At $24.99/month, it is priced as an addition to your existing stack, not a replacement for it. The value proposition is not “use fewer apps.” It is “stop being the person who manually connects information across your apps.”
This is a fundamentally different approach from consolidation. You keep the depth of your specialized tools. You keep the flexibility of a modular stack. You just remove the manual integration work that makes both approaches feel overwhelming.
The Honest Answer
The all-in-one versus specialized debate has been raging for a decade, and neither side has won because neither side addresses the real issue.
All-in-one tools reduce fragmentation but sacrifice depth. Specialized tools offer depth but create fragmentation.
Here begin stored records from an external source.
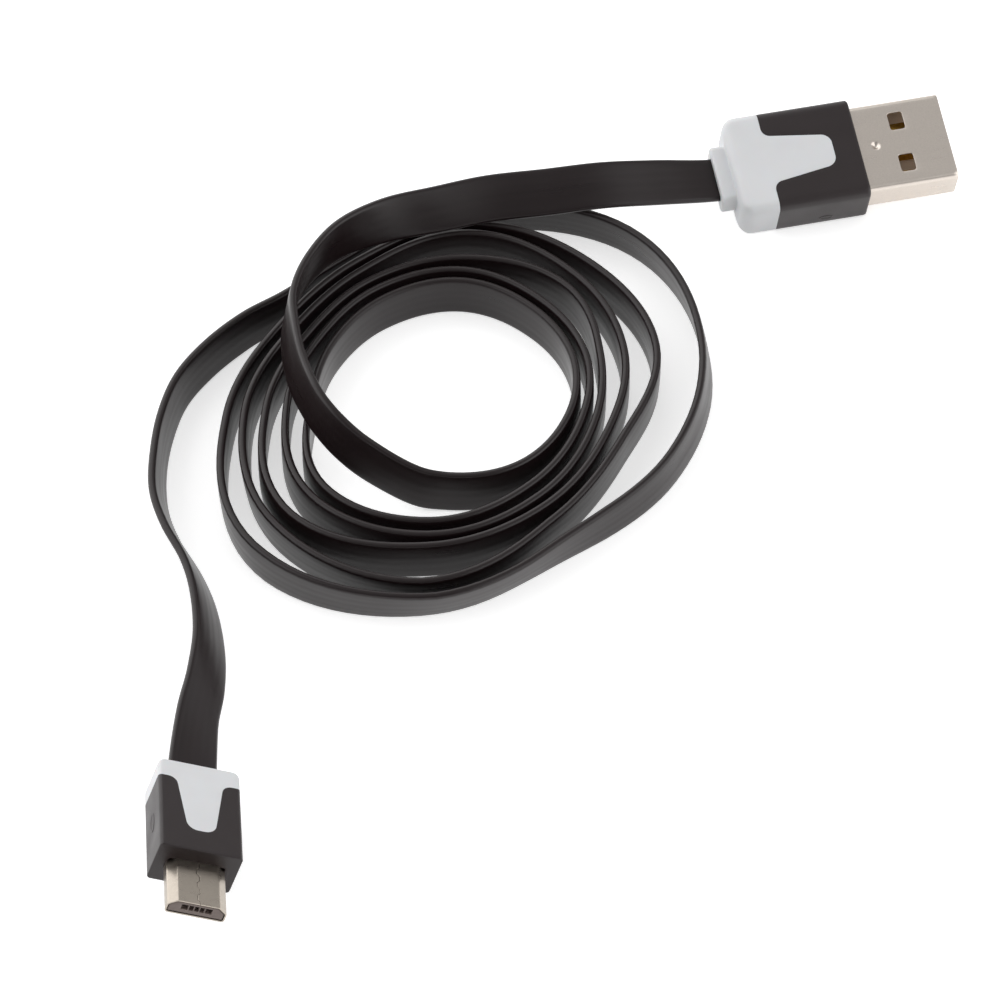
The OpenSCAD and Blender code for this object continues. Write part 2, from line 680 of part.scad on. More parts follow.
type_a_shell();
type_a_insulator();
for (i = [1 : 4]) type_a_contact(i);
type_a_inner_mould();
type_a_cover();
type_a_collar();
for (i = [1 : 4]) type_a_core(i);
micro_shell();
micro_insulator();
for (i = [1 : 5]) micro_contact(i);
micro_latch(1);  // micro_latch_left
micro_latch(-1);  // micro_latch_right
micro_inner_mould();
micro_cover();
micro_collar();
for (i = [1 : 4]) micro_core(i);
type_a_lead();
coil();
micro_lead();
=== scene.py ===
"""The looks of a flat charging cable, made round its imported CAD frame.

Lengths are in millimetres while a shape is worked out, and in metres in its mesh.
Each plug is drawn in its own frame: origin in the middle of the moulding's front face,
X the way the plug goes in, Y across it and Z out of its top.
"""

import math

import bpy
import numpy as np
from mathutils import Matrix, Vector


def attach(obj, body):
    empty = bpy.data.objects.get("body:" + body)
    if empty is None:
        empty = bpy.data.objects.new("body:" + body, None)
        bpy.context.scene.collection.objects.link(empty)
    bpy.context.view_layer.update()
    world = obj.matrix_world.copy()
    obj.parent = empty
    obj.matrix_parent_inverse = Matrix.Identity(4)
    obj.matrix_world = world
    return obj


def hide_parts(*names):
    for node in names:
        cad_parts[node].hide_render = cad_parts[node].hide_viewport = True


bl_info = {
    "name": "Flat charging cable",
    "version": (1, 0, 0),
    "blender": (4, 5, 0),
    "location": "View3D > Sidebar > Cable",
    "description": "Makes the cord, mouldings, shells and finishes of a flat charging cable",
    "category": "Object",
}

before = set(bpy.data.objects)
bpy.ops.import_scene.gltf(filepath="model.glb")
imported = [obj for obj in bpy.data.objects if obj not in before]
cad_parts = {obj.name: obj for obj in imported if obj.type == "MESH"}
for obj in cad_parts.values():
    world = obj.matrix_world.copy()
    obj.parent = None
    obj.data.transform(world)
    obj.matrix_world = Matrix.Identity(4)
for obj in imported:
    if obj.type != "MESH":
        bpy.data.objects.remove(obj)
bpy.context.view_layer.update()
MM = 0.001
WHITE = (1.0, 1.0, 1.0, 1.0)


# ---------------------------------------------------------------- settings
def linear(code):
    """An sRGB hex code as linear red, green and blue."""
    value = np.array([int(code[i : i + 2], 16) for i in (1, 3, 5)]) / 255
    power = ((value + 0.055) / 1.055) ** 2.4
    return tuple(np.where(value <= 0.04045, value / 12.92, power).tolist())


def length(name, description, millimetres):
    """A length setting, given in millimetres."""
    return bpy.props.FloatProperty(
        name=name, description=description, default=millimetres * MM, min=0.0, precision=5,
        unit="LENGTH", subtype="DISTANCE",
    )


def colour(name, description, code):
    """A colour setting, given as an sRGB hex code."""
    return bpy.props.FloatVectorProperty(
        name=name, description=description, default=linear(code), size=3, min=0.0, max=1.0,
        subtype="COLOR",
    )


class CordSettings(bpy.types.PropertyGroup):
    """The flat cord."""

    width: length("Width", "Width of the jacket", 6.1)
    thickness: length("Thickness", "Thickness of the jacket", 1.1)
    edge: length("Edge rounding", "Rounding of the jacket's edges", 0.48)
    relief: length("Core relief", "Height of the waves that the cores leave in the jacket", 0.006)
    bow: length("Bow", "Height by which the broad faces bow outwards in their middle", 0.06)
    jacket: colour("Jacket", "Colour of the jacket", "#1b1213")


class PlugSettings(bpy.types.PropertyGroup):
    """The mouldings and shells."""

    seam: length("Seam lip", "Bevel along the joint of cover and collar", 0.09)
    wall: length("Wall", "Wall of a cover or collar", 0.55)
    cover: colour("Cover", "Colour of the covers", "#1f1516")
    collar: colour("Collar", "Colour of the collars", "#d9dadc")
    plating: colour("Nickel", "Colour of the type A shell's nickel plating", "#d5ccc3")
    tin: colour("Tin", "Colour of the micro shell's tin plating", "#b1a89d")
    gold: colour("Gold", "Colour of the contacts", "#d9b25a")
    insulator: colour("Insulator", "Colour of the micro insulator", "#72655f")


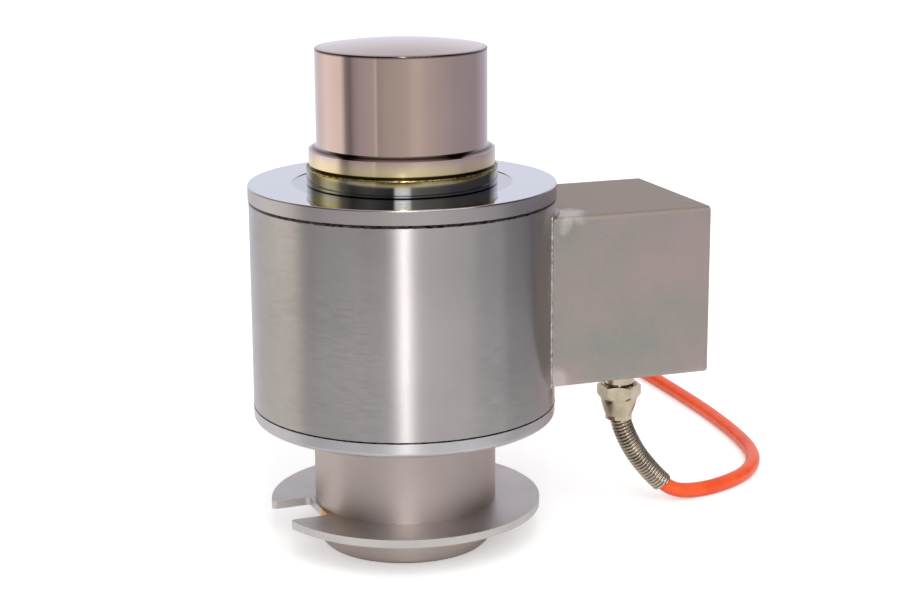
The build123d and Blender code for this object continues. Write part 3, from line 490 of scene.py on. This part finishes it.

Both leave you as the person responsible for processing the volume, triaging the information, and connecting the dots.
The number of apps on your phone does not determine your productivity. What determines your productivity is how much of the “work about work,” the triaging, connecting, and prioritizing, requires your manual effort versus happens automatically.
Use the tools that feel right for how you think. But stop being the integration layer between them. That is work a system should handle, not the person doing the actual work.